The most critical of all, though, is selecting exactly what to develop. This is the most frequently missed and misinterpreted element of the MVP. And The Lab participants were guided to identify, not what they wish or what is cool to develop, but what will be most valued and most distinct for their customers and the market.
Step 6: Design and implement a results-driven strategy for business development
As they begin to validating an idea and build the MVP, first time venturers at The Lab recognized the need to create a proper results-driven strategy for developing their startups. A solid growth plan. The concept and vision is there, the business model as well, the validation under way – yet how does all this come together in time, for the execution part that truly matters?

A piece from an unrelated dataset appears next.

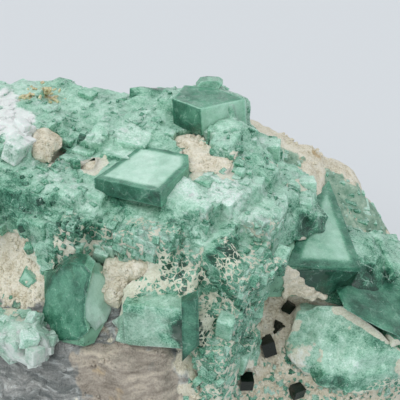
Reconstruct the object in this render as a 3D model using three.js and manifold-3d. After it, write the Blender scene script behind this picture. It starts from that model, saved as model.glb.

Obviously the point here is not to craft just any plan, but a strategy: a results-oriented and market-driven roadmap that will allow the founders to identify what they are doing right and wrong along the way, from the short-term to the long-term, to better evaluate opportunities, and to make better decisions. And although in theory this might sound like a simple process, it is exactly what a lot of founders are doing completely wrong, if at all.
Progress is a word with multiple interpretations
Startup founders often misinterpret what progress really is. Often they rely on limited feedback and they trust biased results. Or perhaps they buy into a hype and lose sight of their initial plans, changing their focus and burning their teams. As a startup accelerator we are always deeply aware and actively concentrated on this. Progress for a new business is not just about finding a quick way to make money. It is about creating the foundations for solid and efficient growth with a unique potential. And that is exactly what we are working towards at Metavallon, through each one of our programs and every one of our enterprising participants.
Thank you venturers at The Lab – you keep inspiring us!